MEMPHIS, Tenn. -- The Memphis Grizzlies bested the Golden State Warriors on Saturday 110-89, demonstrating greater discipline and effort in multiple phases. While the Grizzlies might be undermanned sans Mike Conley and Chandler Parsons, they've remained adept at draining the fight from healthier foes.
At morning shootaround, the Warriors announced that Andre Iguodala would rest for this one. Then, just before the game, another announcement: Zaza Pachulia was out because of a wrist contusion. That was less a surprise than who his replacement was -- Anderson Varejao, he of considerable Warriors fan angst, moved up from the depths of the rotation to the Saturday starting lineup. Though somewhat explicable considering the absence of an injured Kevon Looney (ankle), it still was a decision that raised eyebrows.
"We decided to start Anderson because we didn't want to change our bench rotation," Warriors coach Steve Kerr explained. "Wanted to keep JaVale [McGee] in his spot and so we gave Anderson the start."
Varejao wasn't particularly poor in his initial seven-minute stint, but the Warriors were overall terrible from the jump. Though Iguodala is a buoy in turbulent times, and Pachulia has been solid of late, the Warriors should have been far better. At least, nobody's throwing their sympathies at Golden State when the opponent had $247 million worth of players out injured.
The Warriors did not exactly rise to the minor challenge of playing with a new look. Or, as Stephen Curry described his team's issue at the hands of the undermanned, "Everything! We sucked tonight. We'll get better tomorrow."
The biggest pratfalls were on the offensive end, where the Warriors eked out a mere 15 assists, their lowest total of the season (ESPN Stats & Info relayed that their next-worst total was 24 assists, in the season opener blowout loss to the Spurs). The poor offensive execution was compounded by Golden State's fouling on the other end (Memphis shot 27 free throws in the first half). All that fouling slowed the pace, making it difficult for the Warriors to get their offense unstuck.
"It was one of those nights," Kevin Durant said, a phrase that was used a couple of times by other teammates. "They set the tone on physicality-wise to start the game and that kind of dictated the game. I think we waited a little too long to kind of match it. We put them in the bonus early in the first quarter and it kind of took us away from being more physical and ramping up that side of the game."
It did not help matters that Durant picked up an early second foul, the cascading effects of which inspired Kerr to yell himself into a technical. Golden State needed someone to pick up the slack, but the remaining stars played limp. Curry (4-of-14 for 17 points) did not seek shots with aggression and missed on good, early-game looks. Defensive madman Tony Allen bullied Klay Thompson (4-of-14 for eight points) out of the game. The best Green in this game was JaMychal. At the half, the Warriors had scored a piddling 38 points and David West had a majority of the team's total assists (West had claimed four; the Warriors had managed seven).
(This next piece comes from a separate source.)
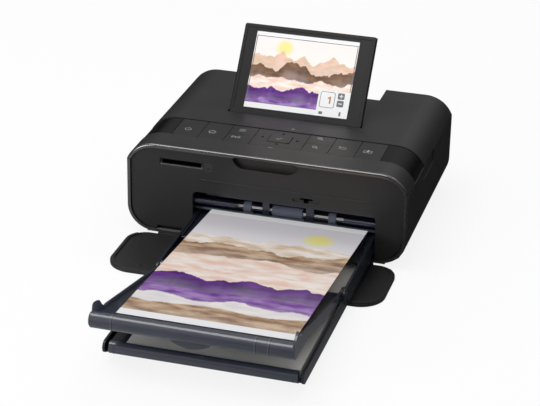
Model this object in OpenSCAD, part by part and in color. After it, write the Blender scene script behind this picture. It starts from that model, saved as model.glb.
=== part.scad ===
// Compact photo printer with a tilting screen, a paper cassette and a hinged front cover.
// Millimetres. X runs to the right, Y to the back, Z up; the feet stand on Z = 0.

/* [Case] */
// Width of the case
case_w = 180; // [176:1:220]
// Depth of the case, front face to back
case_d = 136; // [134:1:170]
// Height of the case without its feet
case_h = 60; // [59:0.5:75]
// Height of the rubber feet
foot_h = 3; // [2.5:0.1:6]
// Wall of the two case halves
shell = 2.4; // [2:0.1:3]
// Drop from the top to the line where the two case halves meet
hood_drop = 12; // [11:0.5:14]
// Width of the rounded shoulder on each side of the top
shoulder_w = 18; // [16:0.5:20]
// Radius of the two long lower corners
corner_r = 17; // [14:0.5:19]
// Radius of the rounded front edge
rim_r = 1.5; // [0.5:0.1:1.6]
// How far the front panel sits behind the rim
panel_set = 1.2; // [0.8:0.1:2]
// Thickness of the front and rear panels
panel_t = 2; // [1.6:0.1:2.4]
// Visible seam between fixed case pieces
seam = 0.25; // [0.15:0.05:0.35]

/* [Paper and cassette] */
// Width of the paper
paper_w = 100; // [84:1:104]
// Length of a sheet with its tear-off ends
paper_l = 171.5; // [160:0.5:176]
// Height of the stack of blank sheets
stack_h = 4.6; // [2:0.1:5]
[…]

The Warriors tried to close the gap in the third quarter, starting another half with Varejao. They played a galvanized Grizzlies team to something near a draw when far more was needed.
It was a forgettable game that might not mean much in the grand scheme, but it did shine a light on certain issues. The Warriors are not as deep as last season, or at least their depth is not as balanced. Perhaps young Damian Jones, who got his first NBA action in garbage time, will help address that problem, but it remains to be seen. Curry has not been playing at an MVP level lately, and he continues to favor shooting within the flow over going at bigger defenders in isolation.
Of his current offensive approach, Curry said, "The wealth is spread across the floor and you've got to understand how to get clean looks out of our motion offense and sets that we run. But besides tonight we've had a really good run of creating open looks for everybody and allowing the ball movement to set us up."
These are first-world NBA problems, something to fret over in December. But a superteam's issues are magnified when they contribute to an upset so surprising and so emphatic.